Philip Tinari (born 1979, Philadelphia) is an American writer, critic, art curator, and expert in Chinese contemporary art. Based in Beijing since 2001, Tinari was the director and CEO of the UCCA Center for Contemporary Art (UCCA) in Beijing. In January 2026, Tinari was appointed as deputy director and head of art at Hong Kong’s Tai Kwun cultural complex.

== Education ==
Tinari holds a bachelor's degree from Duke and a Master's from Harvard. Fluent in Chinese, he was a Fulbright fellow at Peking University.

== Career ==
Prior to arriving at UCCA in 2011, Tinari worked as China representative for Art Basel, and lecturer in art criticism at the China Central Academy of Fine Arts. He is a contributing editor at Artforum, having launched the magazine's Chinese edition artforum.com.cn in 2008. In 2009 he launched LEAP, "the international art magazine of contemporary China," and edited the magazine until 2012. He has written and lectured extensively on contemporary art in China.
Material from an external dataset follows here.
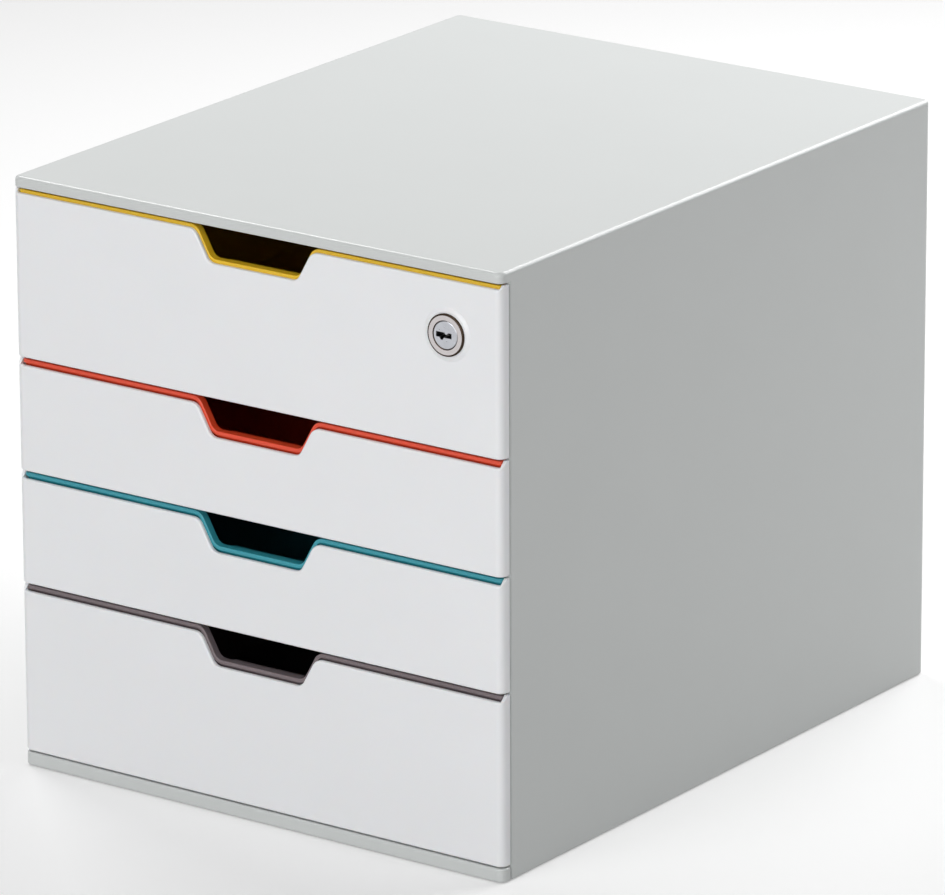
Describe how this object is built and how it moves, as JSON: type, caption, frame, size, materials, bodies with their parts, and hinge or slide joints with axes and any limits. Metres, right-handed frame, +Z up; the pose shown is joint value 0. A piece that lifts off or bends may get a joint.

Tinari joined UCCA as director in 2011, and assumed the concurrent post of CEO in 2017. At UCCA, Tinari oversees an exhibition program devoted to established and emerging artists both Chinese and international, aimed at UCCA's annual public of approximately a million visitors. Under his leadership the institution has built its international reputation and successfully transitioned from the ownership of its founders Guy and Myriam Ullens to that of a council of Chinese and international patrons. In 2018 he led the museum through the opening of a second location, UCCA Dune, in Beidaihe, China. A third location, UCCA Edge, is planned to open at the heart of Shanghai in spring 2021.
In 2026, Philip Tinari was appointed as deputy director and head of art at Hong Kong’s Tai Kwun cultural complex.

==Other activities==
Tinari serves on advisory boards including the Guggenheim Asian Art Council and the gallery committee at the Asia Society Hong Kong Center. He is a World Economic Forum Young Global Leader and a fellow of the Public Intellectuals Program of the National Committee on US-China Relations.

Tinari was a member of the jury that selected Lubaina Himid as recipient of the Maria Lassnig Prize in 2023.

==Exhibitions==
Since arriving at UCCA in late 2011, Tinari has mounted exhibitions including Gu Dexin: The Important Thing is Not the Meat, Kan Xuan: Millet Mounds (later included in the 2013 Venice Biennale), Yung Ho Chang + FCJZ: Material-ism, ON|OFF: China's Young Artists in Concept and Practice, Duchamp and/or/in China, Wang Xingwei, Tino Sehgal, Wang Keping, and Taryn Simon: A Living Man Declared Dead and Other Chapters, I-XVIII. In 2018, Tinari co-curated Xu Bing's most comprehensive retrospective, "Xu Bing: Thought and Method", in collaboration with independent curator Feng Boyi. In 2021, Tinari led the curatorial team of "Cao Fei: Staging the Era", Cao Fei's first major institutional solo show and mid-career retrospective in China. In the same year, Tinari is to curate the inaugural Diriyah Biennale in Saudi Arabia.

Outside of UCCA, in 2014 he curated the Focus: China section of The Armory Show in New York. Together with Alexandra Munroe and Hou Hanru, in 2017 he co-curated “Art and China after 1989: Theater of the World” which opened at the Solomon R. Guggenheim Museum in New York, before subsequently touring to the Guggenheim Bilbao and SFMOMA.